Technobirth and Cyborg Babies

As we hurtle towards the 22nd century, the role of technology in one of life’s most fundamental processes - birth - remains a source of intrigue and speculation. The Birth Futures workshops, pointing a future flashlight at the year 2100, provided a glimpse into the dreams of diverse communities reimagining this sacred rite of passage through the lens of cutting-edge innovation.

From artificial wombs to AI midwives, a kaleidoscope of speculative technologies emerged. Immersive birthing pods offered laboring parents virtual reality escapes and seamless integration with care providers through holographic communication. Robotic assistants stood ready to enhance human expertise when needed. Embedded chips and implants opened up new frontiers for monitoring fetal development and automating medical interventions.

Technofuturism

This technofuturist embrace seems to hold immense potential, but looking closer, it raises critical questions about the role of technology and who truly maintains control in these birthing spaces. Will these innovations expand the spectrum of reproductive autonomy and bodily sovereignty? Or could they inaugurate new forms of subjugation under the regimes of data extraction and automated decision-making?
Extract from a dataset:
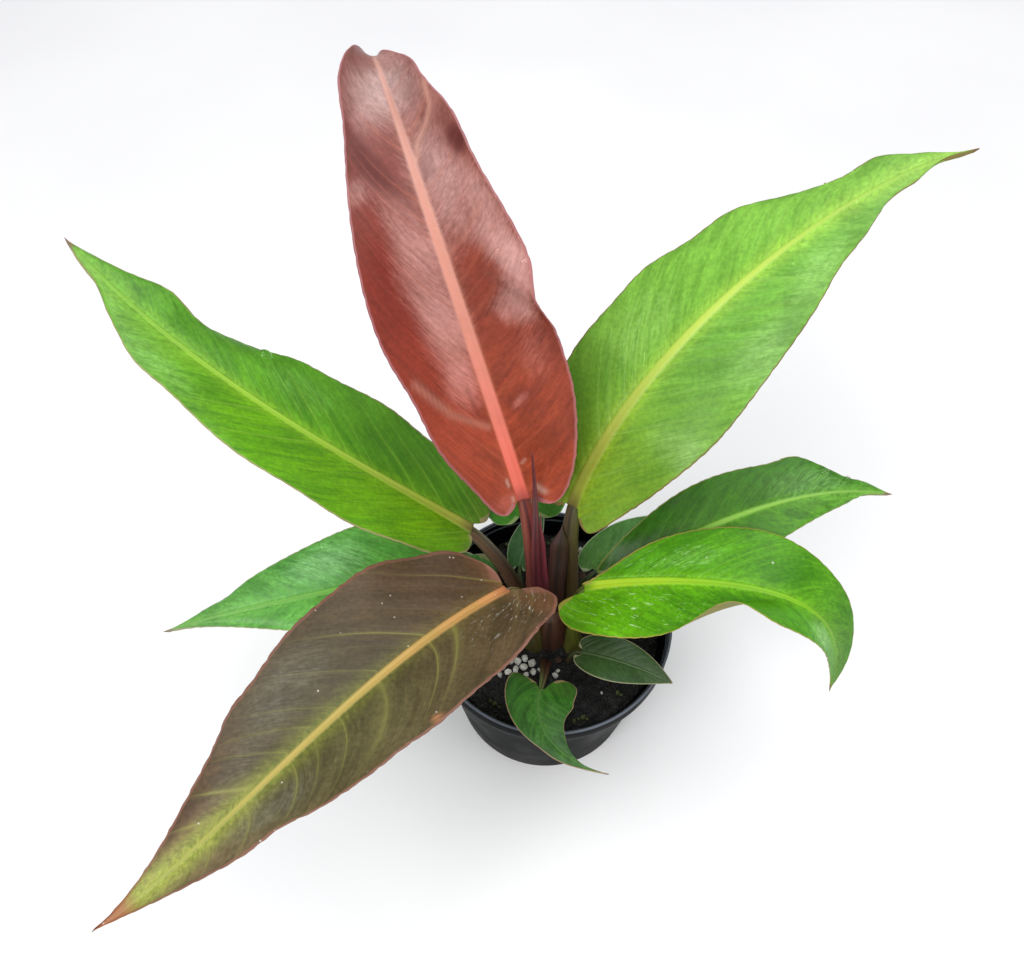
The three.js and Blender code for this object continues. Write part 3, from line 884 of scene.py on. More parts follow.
@dataclass(frozen=True)
class Half:
    """One half of a blade: its half width, outline powers, lobe, and margin's dents and lifts.

    round is how far the lobe's end is rounded out.
    """

    width: float
    base: float
    tip: float
    lobe: float
    lobe_half: float
    dents: tuple[Bump, ...] = ()
    lifts: tuple[Bump, ...] = ()
    round: float = 4.5

    def half_width(self, x: Array) -> Array:
        """Half width of this side, from its lobe's end (0) to the tip (1)."""
        widest = self.base / (self.base + self.tip)
        width = self.width * (x / widest) ** self.base * ((1 - x) / (1 - widest)) ** self.tip
        width = width + self.lobe_half * (1 - x) ** LOBE_FADE
        width = width + self.round * np.sqrt(x / LOBE_REACH) * np.exp(-x / LOBE_REACH)
        return width + bumps(self.dents, x) * (1 - x**TIP_FADE)


@dataclass(frozen=True)
class Patch:
    """A soft patch on a blade, in shares along it and across it (left is negative)."""

    along: float
    across: float
    length: float
    width: float
    strength: float
    lean: float = 0.0

    def mask(self, along: Array, across: Array) -> Array:
        """How strong the patch is at each place."""
        shifted = along - self.along - self.lean * (across - self.across)
        apart = (shifted / self.length) ** 2 + ((across - self.across) / self.width) ** 2
        return self.strength * np.exp(-(apart**1.5))


@dataclass(frozen=True)
class Mark:
    """A strong side vein, as points of share along and millimetres across, and its half width."""

    points: tuple[Pair, ...]
    half: float
    strength: float

    def mask(self, along: Array, across: Array, length: float) -> Array:
        """How strong the vein is at each place.

        Args:
            along: Distances along the midrib.
            across: Distances across it, negative on the left.
            length: The midrib's length.

        Returns:
            The vein's mask.
        """
        nearest = np.full(np.shape(along), np.inf)
        for (a, c), (b, d) in zip(self.points, self.points[1:]):
            start, way = np.array([a * length, c]), np.array([(b - a) * length, d - c])
            share = ((along - start[0]) * way[0] + (across - start[1]) * way[1]) / (way @ way)
            share = np.clip(share, 0, 1)
            apart = np.hypot(along - start[0] - share * way[0], across - start[1] - share * way[1])
            nearest = np.minimum(nearest, apart)
        return self.strength * np.exp(-((nearest / self.half) ** 2))


@dataclass(frozen=True)
class Stalk:
    """A leaf's stalk: its root, the points that it passes, its straight neck and half widths."""

    root: Triple
    way: tuple[Triple, ...]
    neck: float
    wide: Triple
    deep: Triple
    groove: float = 0.16
    flare: float = 0.5


# How fast a lobe, a notch and the dents fade along a blade, and how its grid crowds
LOBE_FADE = 8
NOTCH_FADE = 6
TIP_FADE = 12
ROW_CROWD = 1.6
COLUMN_CROWD = 1.5

# The notch between the lobes and the lobes' round ends, in millimetres and in shares of the blade
NOTCH = 0.9
LOBE_REACH = 0.03

# A blade's thickness at its rib and at its rim, and how far the rim is rounded out, as a share of it
BLADE_THICKNESS = 0.62
RIM_THICKNESS = 0.36
RIM_ROUND = 0.45

# Waves in a blade's length that roughen its margin
JAG_WAVES = (173, 311, 41)

# The rib's half width at the tip, as a share of its half width at the base
RIB_TIP = 0.15

# Height and depth, in millimetres, of the rib's crown and of the groove on each side of it
CROWN_HEIGHT = 0.3
GROOVE_DEPTH = 0.28
GROOVE_HALF = 0.55

# The midrib from which on grooves have their full depth, and a side vein's share of its gap
FULL_MIDRIB = 2.2
VEIN_HALF = 0.2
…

Artificial womb envisioned by Peruvian midwives using nature and machine intelligence.

Cautionairy tales

The visions cast both utopian dreams of seamless human-technology symbiosis and more cautionary tales. In one narrative, when a solar storm disrupted a birthing pod’s systems, the laboring parent was forced to draw upon their own innate power to birth naturally with just the support of a child present. A potent reminder that no matter how advanced our science becomes, birth will remain an intrinsically human experience demanding our full participation.

Human-centered care

Across the diverse cultural contexts, a resounding theme emerged - any integration of technology must be in service of enhancing human-centered, evidence-based care that respects the pluriversality of birthing traditions. Artificial wombs could expand reproductive options, but only if developed through genuine co-creation with impacted communities and safeguarded against the perpetuation of discriminatory biases.

Innovations like brain chips may aid memory recall, but their implementation must honor the irreplaceable role of intergenerational knowledge transfer and the ancestral wisdom of traditional midwives. Robotic assistants could provide supplemental support, but never be allowed to supplant the emotional attunement and embodied expertise of human caregivers.

Technology for autonomy

At its core, the role of technology in birth must be one of empowerment and autonomy - expanding the spectrum of choices available to birthing individuals and families while avoiding the imposition of new constraints. It is a call to develop these innovations through pluralistic, decolonial frameworks actively rejecting the hierarchization of knowledge systems and honoring the leadership of communities most impacted.

AI image depicting ‘birthing pod’ to serve rural Himalayan Indian communities, prompted with future scenario’s dreamed up by the community itself.

Curated to the human

The visions remind us that any birthing space, no matter how technologically advanced, must be curated as a sanctuary where a person’s autonomy, respect, dignity, cultural safety, and community interdependence reign. As we approach these cyborg futures, we must maintain a pluriversal embrace - recognizing that for some, an unmedicated home birth will remain the ideal, while for others, a technobirth aided by AI and virtual reality may be the empowering choice.

These are the foundations we must uphold - protecting birthing persons’ full autonomy over their own bodies and birthing experiences, free from coercion or extraction.

Only by centering this ethos can we ethically harness the creative possibilities opening up and avoid replicating the discriminatory paradigms of oppression that have historically subjugated the experience of birth.